When I got to play freely the day had shut down and I found myself having to slope land in a steep tree and bush covered bowl but the glider behaved well and was easy to put down in my chosen obstacle-free spot. Launching again a little later was fine but you do need a run to get off in the lighter winds.

Gin GTO 2 paraglider approach to stall and stall point  
^ Approach to stall … and stall point!

Packing is straight forward, the leading edges rods are quite substantial but the glider easily went into the small (90 litre) Advance Lightness backpack with three folds and a gentle squash. I’d like to fly it some more and it’s going to be an interesting year to see how this new breed of XC wing develops. First impressions then? Very nice indeed! Roll on, Spring.

Find out more about the Gin GTO 2 

Pilot Review (Carlo Borsattino)

The GTO 2 S definitely feels related to the Carrera to me, but quite different in some ways. Comes up quite fast, especially in stronger winds, but fine to control for the pilot level. Light and nil wind launching are a breeze – a completely different league to the Boomerang X which was, I’m sorry, a dog to launch in nil winds. The GTO 2 is a delight! Higher AR and lighter construction/material mean that, unsurprisingly, the wing snakes around a bit more than the Carrera, but I was impressed by how coherent it felt for a wing with an AR of very nearly 7 (6.99).

Carlo tests the Gin GTO 2

Ground handling is surprisingly easy and playful for a wing of this level and AR. It’s inherited the Atlas/Carrera inflation i.e. you can drop it right down low to the ground and float it back up easily with a gentle pull on the risers (just leaning back is generally enough).
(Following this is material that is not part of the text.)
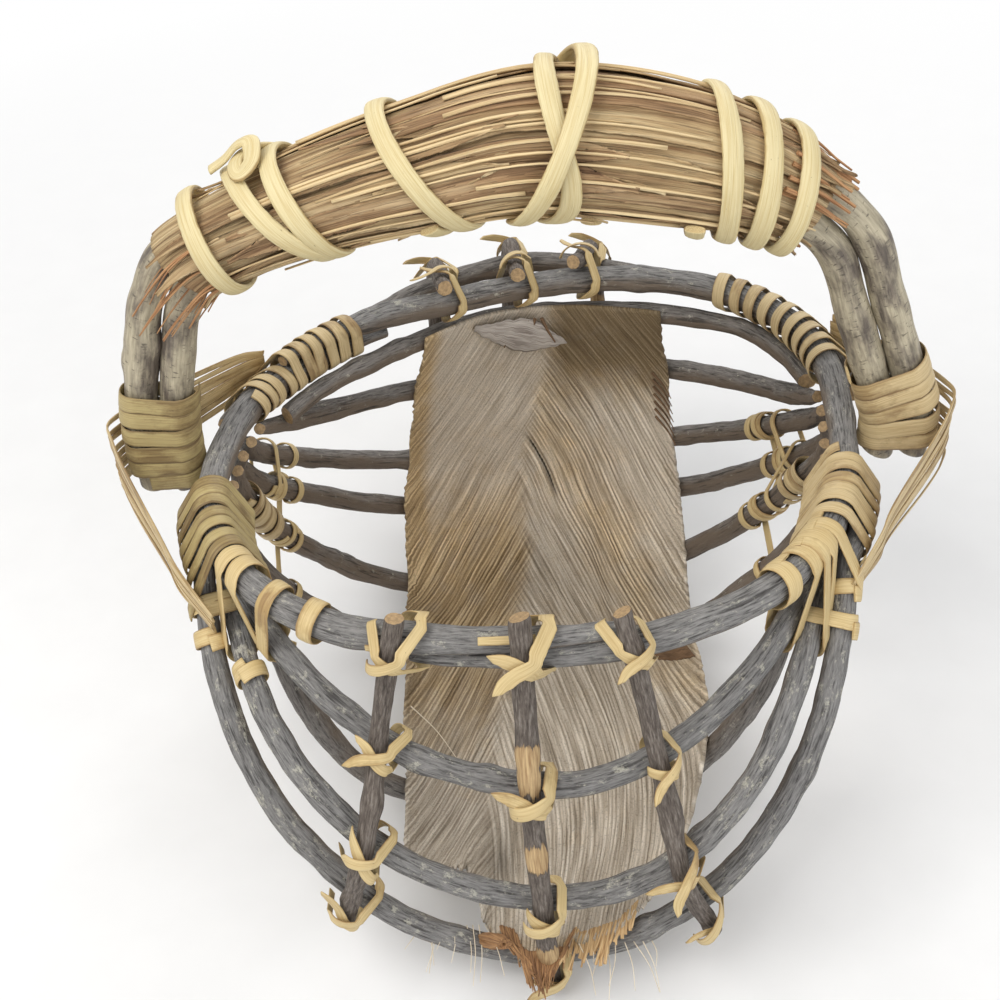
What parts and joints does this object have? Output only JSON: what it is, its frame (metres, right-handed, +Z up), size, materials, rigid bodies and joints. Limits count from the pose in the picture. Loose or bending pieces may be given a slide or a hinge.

Lighter, shorter brakes than Carrera. I guess this might be why they’ve not put the balls on the brake handles (or perhaps they just decided to use normal brakes handles as standard from feedback given by Carrera pilots; they can always change the ball handles if they want them).

Easier to stall, but still relatively resistant for it’s level/class/AR and Simon and I both found the stall to be easily recognisable and predictable. With some finesse I could get the wing to enter a stable parachutal stall as it didn’t suddenly stall and drop back without giving good warning. Very useful to landing in a tight spot!